10. Cherry Blossom Festival
When: Springtime (varies every year)
Japan’s brief but beautiful cherry blossom season is celebrated with fervor every spring. Cherry blossoms, known as sakura, are the national flower of Japan. Each year, they typically come into full bloom between March and May.
You cans see cherry blossoms all over the country, including the most popular destinations for tourists like Tokyo, Kyoto, and Mount Fuji.
11. Venice Carnival
Where: Venice, Italy
When: The two and a half weeks before Shrove Tuesday (in February or March)
For one of the most unique Carnevale celebrations in the world, head to Venice, Italy.
The mysterious city of Venice, composed of more than 100 islands built around over 400 bridges and canals, is made even more enchanting during the festival of Carnival. Revelers celebrate by wearing elaborate costumes and Carnival masks.
12. Pingxi Lantern Festival
Where: Pingxi, Taiwan
When: Last day of Lunar New Year (in February)
Every year, thousands travel to the small Taiwanese village of Pingxi for the Lantern Festival. Participants write wishes on a piece of paper, place them in the lantern, and release them into the sky in hopes that their ancestors will answer their prayers.
13. Harbin Ice Festival
Where: Harbin, China
When: January 5 to February 5 (or later)
The Harbin Ice Festival is a colorful winter festival taking place in an “ice village” built in the town of Harbin every year.

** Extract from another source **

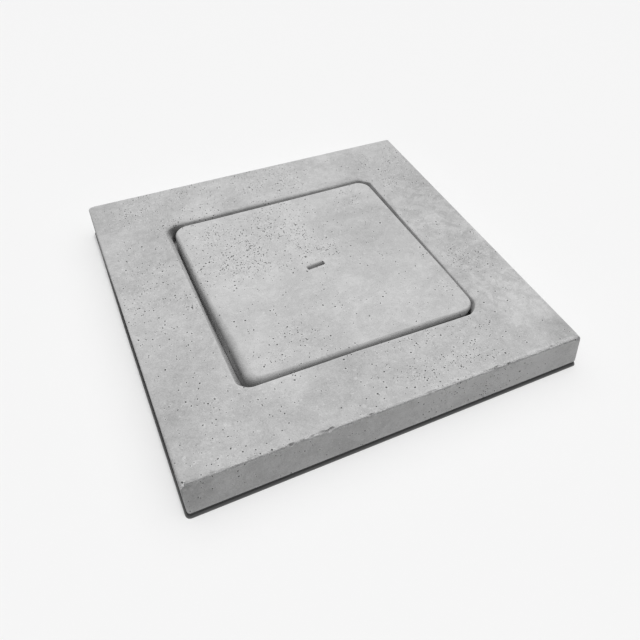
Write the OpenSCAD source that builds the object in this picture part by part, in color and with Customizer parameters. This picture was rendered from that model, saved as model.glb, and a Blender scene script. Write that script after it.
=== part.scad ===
// Square precast concrete inspection cover, laid flat and seen with its top face up.
// A heavy frame slab has a mouth in its middle. A loose lid with a lifting slot drops
// into the mouth and rests on a ledge. A thin strip under the slab's rim seats it.
// Sizes are in millimetres, +Z is up, and the origin is under the middle of the strip.

/* [Frame slab] */
// Side of the slab, measured at its underside
slab_side = 700; // [640:10:800]
// Thickness of the slab
slab_thick = 60; // [52:1:80]
// Lean of the outer walls, which spread towards the underside, in degrees
slab_draft = 4; // [0:0.5:6]
// Radius of the upright corners, measured at the underside
slab_corner = 12; // [9:1:20]
// Rounding of the edge between the top face and the outer walls
slab_arris = 3; // [1:0.5:4]
// Rounding of the edge between the underside and the outer walls
foot_arris = 1.5; // [0.5:0.5:3]

/* [Mouth in the slab] */
// Side of the mouth at the top face
mouth_side = 452; // [452:1:470]
// Radius of the mouth's corners at the top face
mouth_corner = 27; // [24:1:40]
// Depth of the splayed upper wall that guides the lid in
splay_depth = 18; // [12:1:18]
// Lean of the splayed wall from upright, in degrees
splay_angle = 22; // [15:1:22]
// Lean of the throat below the splay, in degrees
throat_draft = 1; // [0:0.5:2]
// Rounding of the edge between the top face and the splayed wall
mouth_arris = 2.5; // [1:0.5:4]
// Side of the clear way through the ledge, at the ledge
clear_side = 380; // [340:5:385]
// Radius of the clear way's corners
clear_corner = 22; // [16:1:40]
// Lean of the clear way's walls, narrower below, in degrees
clear_draft = 3; // [0:0.5:5]

/* [Lid] */
// Side of the lid, measured where its walls would meet the top face
lid_side = 436; // [420:1:436]
// Thickness of the lid, which is also the depth of the ledge below the top face
lid_thick = 35; // [30:1:38]
// Radius of the lid's corners, measured as its side is
lid_corner = 30; // [26:1:45]
// Inward lean of the lid's walls, in degrees
lid_taper = 13; // [12:1:14]
// Rounding of the edge between the lid's top face and its walls
lid_arris = 12; // [5:0.5:12]
// Bevel round the lid's underside
lid_bevel = 3; // [1:0.5:5]
// How far the loose lid lies off the middle of the mouth, towards +X
lid_shift = 3.5; // [0:0.5:3.5]
// How far the loose lid lies turned in the mouth, in degrees
lid_turn = 0.3; // [0:0.05:0.3]

/* [Lifting slot] */
// Length of the slot, which takes the crossbar of a lifting key
slot_long = 36; // [30:1:50]
// Width of the slot
slot_wide = 10; // [8:0.5:14]
// Radius of the slot's corners
slot_corner = 3; // [1.5:0.5:3.5]
// Rounding of the edge between the slot and the lid's top face
slot_arris = 2; // [0.5:0.5:3]
// How far the slot was cast out of square with the lid, in degrees
slot_turn = 5; // [0:1:10]

/* [Seating strip] */
// Thickness of the strip between the slab and the ground or chamber rim
strip_thick = 10; // [4:1:14]
// Width of the strip's flat band
strip_wide = 45; // [25:1:60]
// How far the strip's foot stands out past the slab's underside
strip_proud = 3; // [0:0.5:5]
// Radius of the strip's outer corners at its foot
strip_corner = 8; // [6:1:30]

/* [Hidden] */
$fn = 64;
past = 4;                               // how far a cutter runs past the face it opens
top = strip_thick + slab_thick;         // height of the walked-on face
ledge = top - lid_thick;                // height of the ledge that carries the lid
splay_in = splay_depth * tan(splay_angle);

// Point on a leaning wall that stands at x = foot_x on height foot_z, at another height.
// lean is counted from upright, and is positive where the wall spreads upwards.
function wall_x(foot_x, foot_z, lean, z) = foot_x + (z - foot_z) * tan(lean);

// A body whose outline is a rectangle with four round corners and whose edge, from face
// to face, has one profile all the way round. The profile is a flat shape that starts on
// the corner's axis: it is turned a quarter round each corner and runs along each side.
// core is half the distance between the corners' axes along X and Y.
module edge_run(core, low, high) {
    for (turn = [0, 90, 180, 270]) {
        along_x = turn == 0 || turn == 270 ? core[0] : -core[0];
        along_y = turn == 0 || turn == 90 ? core[1] : -core[1];
        translate([along_x, along_y, 0])
            rotate([0, 0, turn])
                rotate_extrude(angle = 90)
                    children();
    }
    rotate([90, 0, 0])
        linear_extrude(2 * core[1], center = true)
            both_sides(core[0], low, high)
                children();
    rotate([90, 0, 90])
        linear_extrude(2 * core[0], center = true)
            both_sides(core[1], low, high)
                children();
}

// The section right across such a body: the edge profile, its mirror image, and what
// lies between them.
module both_sides(half, low, high) {
    for (side = [0, 1])
        mirror([side, 0])
            translate([half, 0])
                children();
    translate([-half, low])
        square([2 * half, high - low]);
}

// Edge profile of a solid with a leaning wall between its lower and upper face and an
// arris rounded to a radius at each. foot is the wall's distance from the corner's axis
// at the lower face, and lean is positive where the wall spreads upwards.
module solid_edge(foot, low, high, lean, low_r, high_r) {
    low_x = wall_x(foot, low, lean, low + low_r) - low_r / cos(lean);
    high_x = wall_x(foot, low, lean, high - high_r) - high_r / cos(lean);
    polygon([
        [0, low], [low_x, low], [low_x, low + low_r],
        [low_x + low_r * cos(lean), low + low_r - low_r * sin(lean)],
        [high_x + high_r * cos(lean), high - high_r - high_r * sin(lean)],
        [high_x, high - high_r], [high_x, high], [0, high]
    ]);
    translate([low_x, low + low_r])
        circle(low_r);
    translate([high_x, high - high_r])
        circle(high_r);
}

// Edge profile of a void that opens through an upper face with a leaning wall. The
// arris that the void leaves in the face is rounded to a radius. mouth is the wall's
// distance from the corner's axis at the face, and the void narrows downwards.
module void_edge(mouth, low, face, lean, r) {
    floor_x = wall_x(mouth, face, lean, low);
    bend = tan(45 - lean / 2);
    arris_x = mouth + r * bend;
    difference() {
        polygon([
            [0, low], [floor_x, low],
            [mouth - r * bend * sin(lean), face - r * bend * cos(lean)],
            [arris_x, face], [arris_x, face + past], [0, face + past]
        ]);
        translate([arris_x, face - r])
            circle(r);
    }
}

// The frame slab: a thick square ring cast in one piece, with leaning outer walls. Its
// mouth has a splayed upper wall, a nearly upright throat, and a ledge for the lid.
module frame_slab() {
    color("darkgray")
        difference() {
            edge_run(square_core(slab_side, slab_corner), strip_thick, top)
                solid_edge(slab_corner, strip_thick, top, -slab_draft, foot_arris, slab_arris);
            edge_run(square_core(mouth_side, mouth_corner), top - splay_depth, top + past)
                void_edge(mouth_corner, top - splay_depth, top, splay_angle, mouth_arris);
            throat_cut();
            clear_cut();
        }
}

// Corner axes of a square of a given side and corner radius.
function square_core(side, corner) = [side / 2 - corner, side / 2 - corner];

// The throat below the splay, down to the ledge.
module throat_cut() {
    throat_r = mouth_corner - splay_in;
    throat_top = top - splay_depth;
    edge_run(square_core(mouth_side, mouth_corner), ledge, throat_top + past)
        polygon([
            [0, ledge], [wall_x(throat_r, throat_top, throat_draft, ledge), ledge],
            [throat_r, throat_top], [throat_r, throat_top + past], [0, throat_top + past]
        ]);
}

// The clear way down through the ledge.
module clear_cut() {
    low = strip_thick - past;
    edge_run(square_core(clear_side, clear_corner), low, ledge + past)
        polygon([
            [0, low], [wall_x(clear_corner, ledge, clear_draft, low), low],
            [clear_corner, ledge], [clear_corner, ledge + past], [0, ledge + past]
        ]);
}

// The lid: a tapered plug with a well rounded upper arris and a bevelled underside. The
// lifting slot goes right through, so that a key can be turned below it.
module lid() {
    foot = lid_corner - lid_thick * tan(lid_taper);
    color("silver")
        translate([lid_shift, 0, ledge])
            rotate([0, 0, lid_turn])
                difference() {
                    edge_run(square_core(lid_side, lid_corner), 0, lid_thick) {
                        difference() {
                            solid_edge(foot, 0, lid_thick, lid_taper, 1, lid_arris);
                            translate([foot, 0])
                                rotate(45)
                                    square(lid_bevel * sqrt(2), center = true);
                        }
                    }
                    rotate([0, 0, slot_turn])
                        lifting_slot();
                }
}

// The lifting slot's cutter, with an eased edge at the lid's top face.
module lifting_slot() {
    core = [slot_long / 2 - slot_corner, slot_wide / 2 - slot_corner];
    edge_run(core, -past, lid_thick + past)
        void_edge(slot_corner, -past, lid_thick, 0, slot_arris);
}

// The seating strip: a flat band of soft black rubber under the slab's rim, mitred into
// a square. The slab's weight has squeezed its outer edge out a little at the foot.
module seating_strip() {
    core = square_core(slab_side + 2 * strip_proud, strip_corner);
    color("dimgray")
        difference() {
            edge_run(core, 0, strip_thick)
                polygon([
                    [0, 0], [strip_corner, 0],
                    [strip_corner - strip_proud, strip_thick], [0, strip_thick]
                ]);
            translate([0, 0, strip_thick / 2])
                cube([slab_side - 2 * strip_wide, slab_side - 2 * strip_wide,
                      strip_thick + 2 * past], center = true);
        }
}

frame_slab();
lid();
seating_strip();
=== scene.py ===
# A square precast concrete inspection cover: a frame slab, a loose lid that lies in its
# mouth, and a rubber strip that seats the slab. Every length is in millimetres until it
# reaches a mesh or a shader, which are in metres like the fixed frame.
import math

import bmesh
import bpy
from mathutils import Matrix, Vector, noise


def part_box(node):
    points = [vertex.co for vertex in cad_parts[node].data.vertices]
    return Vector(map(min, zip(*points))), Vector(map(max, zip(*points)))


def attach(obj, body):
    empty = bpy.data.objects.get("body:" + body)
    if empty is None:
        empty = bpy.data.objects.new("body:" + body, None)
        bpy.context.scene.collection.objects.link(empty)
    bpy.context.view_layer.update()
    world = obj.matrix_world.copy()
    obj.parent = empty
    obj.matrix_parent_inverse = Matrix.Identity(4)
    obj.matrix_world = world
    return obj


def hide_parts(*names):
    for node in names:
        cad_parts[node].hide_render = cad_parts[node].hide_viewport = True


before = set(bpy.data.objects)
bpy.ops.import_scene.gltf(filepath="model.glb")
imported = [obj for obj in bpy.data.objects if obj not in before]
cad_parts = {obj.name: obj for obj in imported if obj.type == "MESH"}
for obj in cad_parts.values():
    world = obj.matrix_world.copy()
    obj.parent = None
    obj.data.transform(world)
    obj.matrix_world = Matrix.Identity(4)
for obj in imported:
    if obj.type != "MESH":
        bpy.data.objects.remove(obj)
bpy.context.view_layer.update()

# The frame slab
# A thick square ring of fine grey concrete, cast in one piece in a steel mould. Its walls
# came off the mould smooth, and its outer arris was struck by hand and is a little ragged.
MM = 0.001
slab_low, slab_high = (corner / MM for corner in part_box("frame_slab"))
slab_top = slab_high.z
slab_foot = slab_low.z
slab_thick = slab_top - slab_foot
slab_side = 700
slab_corner = 12
slab_draft = math.radians(4)
slab_arris = 3
foot_arris = 1.5
mouth_side = 452
mouth_corner = 27
mouth_arris = 2.5
splay_depth = 18
splay_angle = math.radians(22)
throat_draft = math.radians(1)
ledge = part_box("lid")[0].z / MM
clear_side = 380
clear_corner = 22
clear_draft = math.radians(3)
least_corner = 5


def run(start, stop, steps):
    """Stations evenly spaced from start to stop, with stop left for the next run."""
    start, stop = Vector(start), Vector(stop)
    return [tuple(start.lerp(stop, i / steps)) for i in range(steps)]


def arc(core, middle, radius, first, last, steps):
    """Stations round an arris, from the first angle to the last. Middle is the arris's
    centre, as how far it lies from the corner's axis and its height."""
    turns = [math.radians(first + (last - first) * i / steps) for i in range(steps + 1)]
    return [(core, middle[0] + radius * math.cos(turn), middle[1] + radius * math.sin(turn))
            for turn in turns]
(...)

The festival continues to grow in popularity, attracting millions of visitors from around the world.
Featuring the world’s largest ice and snow sculptures and all kinds of fun cold-weather activities, Harbin Ice Festival is a true winter wonderland.
14. Up Helly Aa
Where: Shetland Islands, Scotland
When: The last Tuesday in January
Held in the wild northern Shetland Islands of Scotland, Up Helly Aa is a fire festival held to celebrate the end of the yule season.
The festival draws from the area’s Viking history, with participants dressing up in Vikings and lighting a replica Viking ship on fire.
Which of these festivals around the world would you most like to attend?